Am i using the request correctly, I am not using the default one from the crawler because my scrapping logic does not allow it.
9 Replies
wow just saw the bug actually running the crawler with
apify run --purge
is not purging all the request_queues
so i was storing the request from previous runs and thus everything was considered as duplicate
how to purge that automatically?
apify run --purge does that but sometimes it doesn't work(rarerly only in some runs I incurred that) you can use rm to do before the run
On my end it only deletes the default folder not the custom one
@fierDeToiMonGrand just advanced to level 3! Thanks for your contributions! 🎉
Hi, apify run --purge only clears the default storages, so any named request queues you create will not be removed.

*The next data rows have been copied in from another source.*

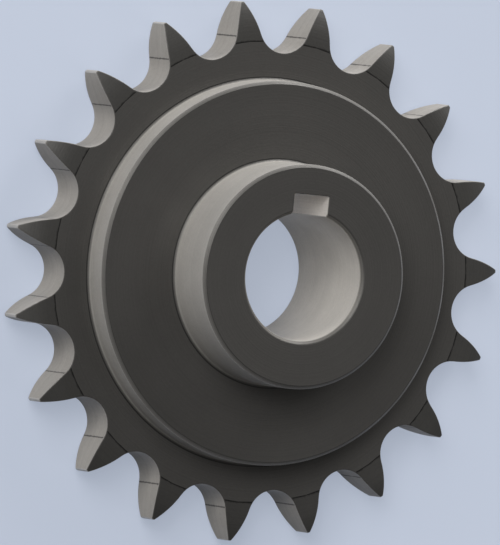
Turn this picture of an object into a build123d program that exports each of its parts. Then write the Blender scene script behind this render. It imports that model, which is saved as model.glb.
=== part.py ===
from build123d import *
from math import acos, atan2, cos, pi, radians, sin, sqrt
import os

# A sprocket wheel for a single roller chain, turned from one round steel blank and then
# milled: a toothed plate, a low step disc on it and a hub, with a keyed bore through all three.
# The back face lies on z = 0, the bore runs along Z, and the hub's nose points up.
# The keyway and one tooth gap lie towards +Y. All sizes are in millimetres.

# The chain that runs on the teeth
chain_pitch = 12.7
roller_diameter = 8.51

# Toothed plate
tooth_count = 19
plate_thickness = 7.2

# Step disc on the plate, and hub on the step disc
step_diameter = 60.0
step_height = 4.8
hub_diameter = 35.0
hub_height = 10.0

# Bore, and the keyway cut past its wall
bore_diameter = 20.0
keyway_width = 6.0
keyway_depth = 2.8
keyway_corner_radius = 0.2

# Edges that are broken, and inner corners that the turning tool leaves round
step_edge_chamfer = 0.5
hub_edge_chamfer = 0.5
bore_edge_chamfer = 0.5
step_root_fillet = 0.5
hub_root_fillet = 0.5

# Proportions of a roller chain tooth: the seat and the flank go by the roller's diameter,
# the tip and the side relief by the chain's pitch
seat_radius_factor = 0.505
seat_angle_limit = 140
seat_angle_drop = 90
flank_radius_factor = 0.12
flank_extra_teeth = 2
tip_rise_factor = 1.25
relief_depth_factor = 0.13
relief_radius_factor = 1.0

# Circles through the rollers' centres and around the tooth tips
pitch_radius = chain_pitch / (2 * sin(pi / tooth_count))
tip_radius = pitch_radius + (tip_rise_factor * chain_pitch - roller_diameter) / 2

# The roller's seat, a little larger than the roller, and the flanks that lead out of it
seat_radius = seat_radius_factor * roller_diameter
half_seat_angle = radians(seat_angle_limit - seat_angle_drop / tooth_count) / 2
flank_radius = flank_radius_factor * roller_diameter * (tooth_count + flank_extra_teeth)

# Each side of the plate curves away from this radius out to the tips
relief_depth = relief_depth_factor * chain_pitch
relief_radius = relief_radius_factor * chain_pitch
relief_start_radius = tip_radius - sqrt(2 * relief_radius * relief_depth - relief_depth**2)

step_radius = step_diameter / 2
hub_radius = hub_diameter / 2
bore_radius = bore_diameter / 2
step_top = plate_thickness + step_height
overall_length = step_top + hub_height

# One tooth gap in plan, with its middle on +X. The outline runs a little past the tip circle
gap_overrun = 0.2
gap_radius = tip_radius + gap_overrun
open_end = tip_radius + roller_diameter

roller_centre = Vector(pitch_radius, 0)
seat_bottom = Vector(pitch_radius - seat_radius, 0)
towards_tooth = Vector(-cos(half_seat_angle), sin(half_seat_angle))
seat_end = roller_centre + towards_tooth * seat_radius
flank_centre = seat_end + towards_tooth * flank_radius

# Where the flank's circle crosses the gap's outer circle, by the cosine rule
centre_distance = flank_centre.length
centre_bearing = atan2(flank_centre.Y, flank_centre.X)
squares = gap_radius**2 + centre_distance**2 - flank_radius**2
flank_end_bearing = centre_bearing - acos(squares / (2 * gap_radius * centre_distance))
flank_end = Vector(gap_radius * cos(flank_end_bearing), gap_radius * sin(flank_end_bearing))

with BuildSketch() as tooth_gap:
    with BuildLine():
        seat = ThreePointArc((seat_end.X, -seat_end.Y), seat_bottom, seat_end)
        flank = TangentArc(seat_end, flank_end, tangent=seat % 1)
        mirror(flank, about=Plane.XZ)
        Polyline(
            flank_end,
            (open_end, flank_end.Y),
            (open_end, -flank_end.Y),
            (flank_end.X, -flank_end.Y),
        )
    make_face()

with BuildSketch() as tooth_gaps:
    with PolarLocations(0, tooth_count, start_angle=90):
        add(tooth_gap.sketch)


def rim(turned, radius, height):
    """The round edge of a turned part that has this radius and lies at this height."""
    tolerance = 0.001
    circles = turned.edges().filter_by(GeomType.CIRCLE)
    level = circles.filter_by_position(Axis.Z, height - tolerance, height + tolerance)
    return level.filter_by(lambda edge: abs(edge.radius - radius) < tolerance)


with BuildPart() as sprocket:
    # The blank is turned: its half section is spun around the bore
    with BuildSketch(Plane.XZ) as half_section:
        with BuildLine():
            TangentArc(
                (relief_start_radius, 0),
                (tip_radius, relief_depth),
                tangent=(1, 0),
            )
            Line(
                (tip_radius, relief_depth),
                (tip_radius, plate_thickness - relief_depth),
            )
            TangentArc(
                (relief_start_radius, plate_thickness),
                (tip_radius, plate_thickness - relief_depth),
                tangent=(1, 0),
            )
            Polyline(
                (relief_start_radius, plate_thickness),
                (step_radius, plate_thickness),
                (step_radius, step_top),
                (hub_radius, step_top),
                (hub_radius, overall_length),
                (bore_radius, overall_length),
                (bore_radius, 0),
                (relief_start_radius, 0),
            )
        make_face()
    revolve(axis=Axis.Z)

    fillet(rim(sprocket, step_radius, plate_thickness), step_root_fillet)
    fillet(rim(sprocket, hub_radius, step_top), hub_root_fillet)
    chamfer(rim(sprocket, step_radius, step_top), step_edge_chamfer)
    chamfer(rim(sprocket, hub_radius, overall_length), hub_edge_chamfer)
    chamfer(rim(sprocket, bore_radius, overall_length), bore_edge_chamfer)
    chamfer(rim(sprocket, bore_radius, 0), bore_edge_chamfer)

    # The teeth are what the milled gaps leave of the plate's rim
    extrude(tooth_gaps.sketch, amount=plate_thickness, mode=Mode.SUBTRACT)

    # The keyway is broached through the whole length of the bore
    with BuildSketch() as keyway:
        Rectangle(
            keyway_width,
            bore_radius + keyway_depth,
            align=(Align.CENTER, Align.MIN),
        )
        fillet(keyway.vertices().group_by(Axis.Y)[-1], keyway_corner_radius)
    extrude(amount=overall_length, mode=Mode.SUBTRACT)

sprocket.part.label = "sprocket"

os.makedirs("parts", exist_ok=True)
export_step(sprocket.part, "parts/sprocket.step")
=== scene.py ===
import math

import bmesh
import bpy
from mathutils import Euler, Matrix, Vector


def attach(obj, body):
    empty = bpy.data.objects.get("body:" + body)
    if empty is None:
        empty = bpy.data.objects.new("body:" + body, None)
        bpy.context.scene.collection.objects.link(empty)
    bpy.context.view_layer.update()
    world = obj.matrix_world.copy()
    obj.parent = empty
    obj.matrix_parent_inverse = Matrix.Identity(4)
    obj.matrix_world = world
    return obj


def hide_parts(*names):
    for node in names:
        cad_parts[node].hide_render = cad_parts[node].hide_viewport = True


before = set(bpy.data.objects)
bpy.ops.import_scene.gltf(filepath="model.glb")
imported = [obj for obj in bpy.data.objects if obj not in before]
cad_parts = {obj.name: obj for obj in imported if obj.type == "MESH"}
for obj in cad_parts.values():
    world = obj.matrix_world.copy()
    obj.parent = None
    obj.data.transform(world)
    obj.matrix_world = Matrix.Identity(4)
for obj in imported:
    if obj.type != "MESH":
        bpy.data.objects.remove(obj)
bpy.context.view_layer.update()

scene = bpy.context.scene
scene.view_settings.view_transform = "Standard"


# The blank: one round bar of carbon steel, turned to its half section, so its faces
# carry the fine rings that the lathe tool leaves, and reamed smooth in the bore. Its bottom
# face lies on the bench and the bore stands upright on the origin.
mm = 0.001
plate_top = 7.2 * mm
step_top = 12 * mm
hub_top = 22 * mm
bore_radius = 10 * mm
hub_radius = 17.5 * mm
step_radius = 30 * mm
ring_radius = 33 * mm
corner_cut = 0.5 * mm
foot_steps = 6
chamfer_turn = math.radians(135)
turn_tolerance = math.radians(1)
edge_round = 0.06 * mm
edge_round_steps = 2
tooth_count = 19
spins_per_tooth = 18
upwards = Vector((0, 0, 1))

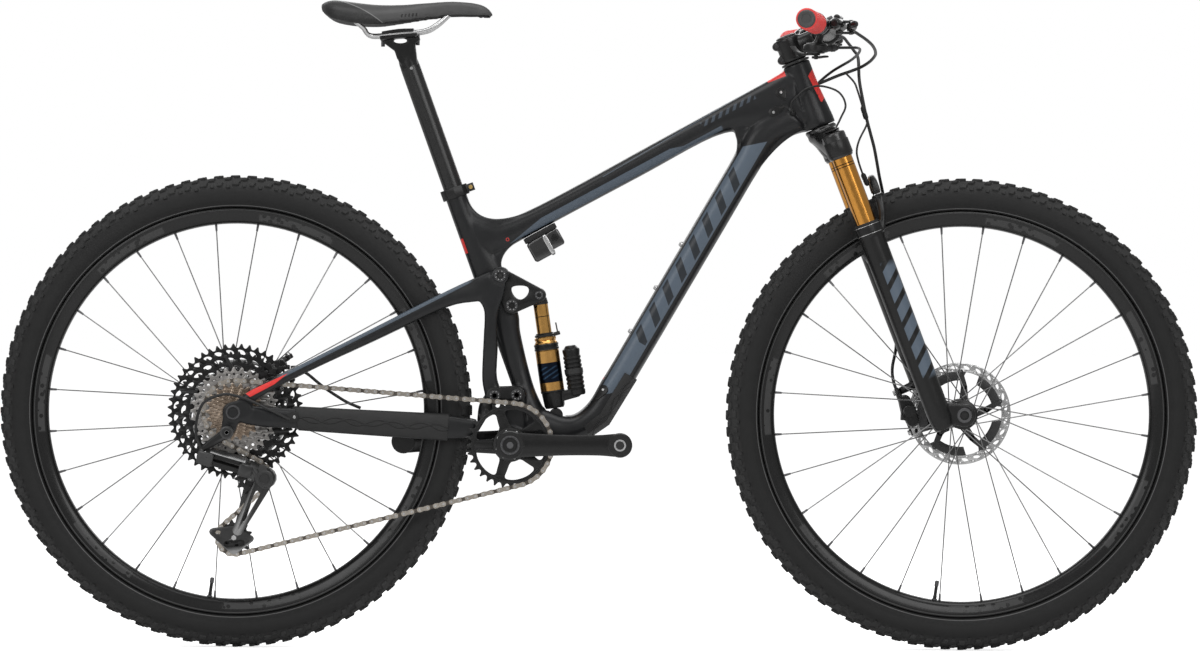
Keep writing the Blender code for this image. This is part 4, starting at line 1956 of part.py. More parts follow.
def stay_posts():
    """Two bosses on the left seatstay that carry the rear caliper."""
    posts = []
    for along in (-CALIPER_SPREAD, CALIPER_SPREAD):
        seat = REAR_CALIPER.at(along, REAR_SEAT, 0.0095)
        foot = REAR_CALIPER.at(along, -0.0200, 0.0095)
        posts.append(rod(foot, seat, 0.0060, 0.0062, steps=10))
    return posts


HOSE_RADIUS = 0.0025
HOUSING_RADIUS = 0.0022
WIRE_RADIUS = 0.0016
HOSE_SPACING = 0.022


def hose(name, route, radius, pivot, spacing=HOSE_SPACING):
    """A hose, housing or wire along its route."""
    return Node(name, tube(smooth_route(route, spacing), radius, 1), "rubber", pivot)


def hoses():
    """The hoses, housings and wires along their routes."""
    left_lever = brake_place(1, -0.0590, 0.0303, 0.0010) - bar_run(1) * GAP
    right_lever = brake_place(-1, -0.0590, 0.0303, 0.0010) - bar_run(-1) * GAP
    leg_side = LEG_OUT + 0.0198 + HOSE_RADIUS + GAP
    inlet = FRONT_CALIPER.at(0.0308, 0.0060, -0.0060)
    hose("front_brake_hose", [
        left_lever, left_lever + Vector((0.0120, -0.0350, -0.0030)), STEER.at(-0.080, 0.0970, 0.0600),
        STEER.at(-0.0480, 0.0860, 0.0440), STEER.at(0.0130, 0.0750, 0.0400), STEER.at(0.0600, 0.0700, 0.0420),
        STEER.at(0.1050, 0.0620, 0.0480), STEER.at(0.1360, 0.0575, 0.0580),
        STEER.at(0.1680, 0.0500, 0.0760), STEER.at(0.2050, 0.0320, leg_side + 0.001),
        STEER.at(0.2600, 0.0150, leg_side), STEER.at(0.3300, 0.0050, leg_side),
        STEER.at(0.3650, -0.0060, leg_side - 0.005), STEER.at(0.3930, -0.0240, 0.0640),
        STEER.at(0.4130, -0.0310, 0.0440), inlet,
    ], HOSE_RADIUS, STEER.origin, 0.030)
    hose("rear_brake_hose", [
        right_lever, right_lever + Vector((0.0150, 0.0350, -0.0040)), HEAD.at(0.0757, 0.1267, -0.0700),
        HEAD.at(0.0845, 0.1106, -0.0150), HEAD.at(0.0657, 0.0947, 0.0250), HEAD.at(0.0310, 0.0817, 0.0360),
        HEAD.at(0.0018, 0.0695, 0.0335), HEAD.at(-0.0323, 0.0577, 0.0335), LEFT_PORTS[0] + Y * 0.0050,
    ], HOSE_RADIUS, STEER.origin)
    start = shifter_place(0.0330 + GAP, 0.0020, -0.0122)
    hose("shift_housing", [
        start, start + Vector((0.0250, 0.0180, 0.0010)), HEAD.at(0.0577, 0.1177, -0.0850),
        HEAD.at(0.0567, 0.1117, -0.0300), HEAD.at(0.0457, 0.1027, 0.0180), HEAD.at(0.0217, 0.0887, 0.0440),
        HEAD.at(-0.0043, 0.0667, 0.0470), HEAD.at(-0.0343, 0.0327, 0.0430), LEFT_PORTS[1] + Y * 0.0050,
    ], HOUSING_RADIUS, STEER.origin)
    right_port = RIGHT_WIRE_PORT
    hose("suspension_wire", [
        right_port, HEAD.at(-0.0463, 0.0347, -0.0345), HEAD.at(-0.0218, 0.0583, -0.0340),
        HEAD.at(0.0007, 0.0623, -0.0340), HEAD.at(0.0274, 0.0531, -0.0360), HEAD.at(0.0379, 0.0327, -0.0450),
        HEAD.at(0.0302, 0.0127, -0.0550), STEER.at(0.0145, FORK_LEG_AHEAD + 0.004, -LEG_OUT + 0.0004),
    ], WIRE_RADIUS, STEER.origin)
    hose("rear_brake_hose_rear", [
        REAR.at(0.1914, 0.0042, 0.0530), REAR.at(0.1704, 0.0130, 0.0535), REAR.at(0.1354, 0.0350, 0.0545),
        REAR.at(0.1094, 0.0560, 0.0545), REAR_CALIPER.at(0.0380, -0.0160, -0.0060),
        REAR_CALIPER.at(0.0290, -0.0107, -0.0060),
    ], HOSE_RADIUS, LOWER_SWING)
    hose("rear_shift_housing", [
        REAR.at(0.0874, -0.0110, -0.0778), REAR.at(0.0554, 0.0050, -0.0870), REAR.at(0.0204, 0.0210, -0.0905),
        REAR.at(-0.0140, 0.0280, -0.0915), REAR.at(-0.0426, 0.0170, -0.0915), REAR.at(-0.0546, -0.0080, -0.0910),
        REAR.at(-0.0561, -0.0330, -0.0900), HOUSING_STOP,
    ], HOUSING_RADIUS, LOWER_SWING)


LEFT_PORTS = (STEER.at(-0.0610, -0.0330, 0.0262), STEER.at(-0.0330, -0.0480, 0.0262))
RIGHT_WIRE_PORT = STEER.at(-0.0345, -0.0330, -0.0306)
HOUSING_STOP = REAR.at(-0.0498, -0.0520, -0.0880)


def sensor_wire():
    """The fork sensor's lead with its two moulded connectors."""
    route = smooth_route([
        HEAD.at(0.0400, 0.0841, 0.0050), HEAD.at(0.0530, 0.0700, 0.0020), HEAD.at(0.0584, 0.0569, 0.0000),
        HEAD.at(0.0660, 0.0329, 0.0000), HEAD.at(0.0728, 0.0112, 0.0000), HEAD.at(0.0724, 0.0021, 0.0000),
        HEAD.at(0.0614, -0.0198, -0.0080), HEAD.at(0.0570, -0.0373, -0.0150), HEAD.at(0.0591, -0.0525, -0.0200),
        HEAD.at(0.0656, -0.0723, -0.0220), HEAD.at(0.0743, -0.0919, -0.0230),
    ], HOSE_SPACING)
    node = Node("sensor_wire", tube(route, WIRE_RADIUS, 1), "rubber", STEER.origin)
    node.join(
        rod(HEAD.at(0.0660, 0.0329, 0.0000), HEAD.at(0.0728, 0.0112, 0.0000), 0.0042),
        rod(HEAD.at(0.0656, -0.0723, -0.0220), HEAD.at(0.0743, -0.0919, -0.0230), 0.0042),
    )


# --- Assembly -------------------------------------------------------------------------------
def build():
    """Build every sub-part."""
    for name, datum in (("front", FRONT), ("rear", REAR)):
        tyre(f"{name}_tyre", datum)
        rim(f"{name}_rim", datum)
    front_hub()
    rear_hub()
    rotor("front_rotor", FRONT, FRONT_ROTOR_OFFSET)
    rotor("rear_rotor", REAR, REAR_ROTOR_OFFSET)
    for part in (
        front_frame, bottom_bracket, seat_clamp, downtube_guard, suspension_battery, swingarm,
        chainstay_guard, rear_axle, upper_link, lower_link, shock_can, shock_shaft, fork_crown,
        fork_lowers, front_axle, stem, handlebar, shifter_body, seatpost, saddle_rails, saddle,
        cassette, chain, chainring, b_knuckle, p_knuckle, cage, front_caliper, rear_caliper, hoses,
        sensor_wire,
    ):
        part()
    for label, side in (("left", 1), ("right", -1)):
        stanchion(f"stanchion_{label}", side)
        grip(f"grip_{label}", side)
        brake_body(f"brake_body_{label}", side)
        brake_blade(f"brake_blade_{label}", side)
    crank("crank_right", -1, 1)
    crank("crank_left", 1, -1)
    shift_lever(
        "shift_thumb_lever",
        ((-0.004, 0.0, 0.0060, 0.0), (-0.0200, -0.0060, 0.0050, 0.0), (-0.0300, -0.0120, 0.0065, 0.0040),
         (-0.0380, -0.0180, 0.0075, 0.0120)), -0.0085, 0.0020,
    )
    shift_lever(
        "shift_release_lever",
        ((0.004, 0.0, 0.0055, 0.0), (0.0120, 0.0160, 0.0045, 0.0), (0.0180, 0.0260, 0.0055, 0.0)), -0.0135,
        0.0018,
    )
    derailleur_link("derailleur_outer_link", -LINK_SPACING / 2)
    derailleur_link("derailleur_inner_link", LINK_SPACING / 2)
    pulley("guide_pulley", GUIDE_PULLEY, 2)
    pulley("tension_pulley", TENSION_PULLEY, 1)


build()
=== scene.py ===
"""The look of the mountain bike: detailed shapes and finishes laid over its solid model.

Metres.  +X points forward, +Y to the rider's left and +Z up; the origin lies on the ground, midway
between the axles.  Each sub-assembly is a class whose fields are its sizes.
"""

import json
import logging
import math
from collections.abc import Callable, Iterable, Sequence
from dataclasses import dataclass, field
from enum import Enum
from typing import Any

import bmesh
import bpy
from mathutils import Matrix, Vector

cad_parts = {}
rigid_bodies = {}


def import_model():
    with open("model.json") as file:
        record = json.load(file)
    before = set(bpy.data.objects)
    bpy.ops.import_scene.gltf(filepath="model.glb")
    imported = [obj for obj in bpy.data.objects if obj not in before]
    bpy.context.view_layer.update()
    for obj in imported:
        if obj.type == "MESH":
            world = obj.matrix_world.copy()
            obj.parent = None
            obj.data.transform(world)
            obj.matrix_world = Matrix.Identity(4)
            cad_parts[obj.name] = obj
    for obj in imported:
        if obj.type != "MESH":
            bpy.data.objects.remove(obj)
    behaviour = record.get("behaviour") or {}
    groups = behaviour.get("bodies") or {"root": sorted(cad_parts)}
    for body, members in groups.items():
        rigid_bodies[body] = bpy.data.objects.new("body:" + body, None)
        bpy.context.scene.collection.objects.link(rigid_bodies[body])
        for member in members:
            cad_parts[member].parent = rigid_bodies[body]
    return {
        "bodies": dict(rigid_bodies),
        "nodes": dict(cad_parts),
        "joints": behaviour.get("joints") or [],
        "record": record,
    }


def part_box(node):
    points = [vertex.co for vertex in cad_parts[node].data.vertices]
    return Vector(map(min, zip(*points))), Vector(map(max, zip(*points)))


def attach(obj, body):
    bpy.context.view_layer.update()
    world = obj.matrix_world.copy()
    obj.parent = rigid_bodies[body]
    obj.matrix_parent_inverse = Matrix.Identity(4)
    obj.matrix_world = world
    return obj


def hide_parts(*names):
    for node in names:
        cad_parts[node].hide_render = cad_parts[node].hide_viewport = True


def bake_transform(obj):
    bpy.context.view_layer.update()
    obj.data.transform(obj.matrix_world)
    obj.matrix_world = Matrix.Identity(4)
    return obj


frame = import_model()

log = logging.getLogger("bike")
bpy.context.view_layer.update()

X = Vector((1.0, 0.0, 0.0))
Y = Vector((0.0, 1.0, 0.0))
Z = Vector((0.0, 0.0, 1.0))
Colour = tuple[float, float, float]
Outline = list[tuple[float, float]]
Station = tuple[tuple[float, float], tuple[float, float], float]
MERGE = 0.000002


# --- Places ---------------------------------------------------------------------------------
@dataclass
class Datum:
    """A point with two directions of the side view, from which places are measured."""

    origin: Vector
    first: Vector
    second: Vector

    def at(self, along: float, across: float, y: float = 0.0) -> Vector:
        """The place this far along both directions, and y to the left."""
        return self.origin + self.first * along + self.second * across + Y * y

    def each(self, *spots: tuple[float, ...]) -> list[Vector]:
        """Several places, each given as at() takes it."""
        return [self.at(*spot) for spot in spots]


def slope(angle: float) -> Vector:
    """The unit direction of the side view at this angle above +X, in degrees."""
    return Vector((math.cos(math.radians(angle)), 0.0, math.sin(math.radians(angle))))


def middle_of(node: str) -> Vector:
    """The centre of a solid's box, moved to the middle plane of the bike."""
    low, high = (Vector(corner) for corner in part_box(node))
    return Vector(((low.x + high.x) / 2, 0.0, (low.z + high.z) / 2))


@dataclass
class Layout:
    """The bike's main places."""

    head_angle: float = 69.0
    seat_angle: float = 70.2
    fork_length: float = 0.4976
    fork_ahead: float = 0.0115
    rear: Datum = field(init=False)
    front: Datum = field(init=False)
    bracket: Datum = field(init=False)
    steer: Datum = field(init=False)
    seat: Datum = field(init=False)
    head: Datum = field(init=False)
    saddle: Datum = field(init=False)
    front_caliper: Datum = field(init=False)

    def __post_init__(self) -> None:
        """Works the datums out from the solids' own places."""
        self.rear = Datum(middle_of("rear_rim"), X, Z)
        self.front = Datum(middle_of("front_rim"), X, Z)
        self.bracket = Datum(middle_of("bottom_bracket"), X, Z)
        down = slope(-self.head_angle)
        ahead = slope(90.0 - self.head_angle)
        self.steer = Datum(Vector((0.34233, 0.0, 0.8153006)), down, ahead)
        collar = self.bracket.at(-0.0904, 0.3953)
        self.seat = Datum(collar, slope(180.0 - self.seat_angle), slope(90.0 - self.seat_angle))
        self.head = Datum(self.steer.origin, X, Z)
        self.saddle = Datum(self.seat.at(0.229, 0.0), X, Z)
        mount = self.steer.at(self.fork_length - 0.0326, self.fork_ahead - 0.016 - 0.0212, 0.0425)
        self.front_caliper = Datum(mount, -down, -ahead)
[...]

Will it cause problem if the actor is shipped on apify for user?
Will the non default storage will be deleted for every new run on apify, or it will remain with the same folder for every run?
Also is this the correct way to manage duplicates query for my crawler without relying of the default request queue from the crawler? i.e is it safe from race condition?
It really depends on the use case and the code.
If you would publish an actor on the Apify platform with a named RequestQueue (e.g. "job‑deduplication‑queue") it means that it will persist exactly as is between runs. Every new invocation of your actor will reopen the same request queue and nothing in it is deleted automatically. If you just need it for a single run you should be using the unnamed request queue.
Additionally if you are just trying to avoid duplicate requests you can use the
useExtendedUniqueKey
or uniqueKey
when enqueuing new request.
You can get more info about these here https://crawlee.dev/js/api/core/interface/RequestOptions#useExtendedUniqueKey
If you need to track this across different runs, then you could also use the named key value store with the stored ids rather then using request queue.RequestOptions | API | Crawlee for JavaScript · Build reliable cra...
Crawlee helps you build and maintain your crawlers. It's open source, but built by developers who scrape millions of pages every day for a living.
is the key value store safe from race condition?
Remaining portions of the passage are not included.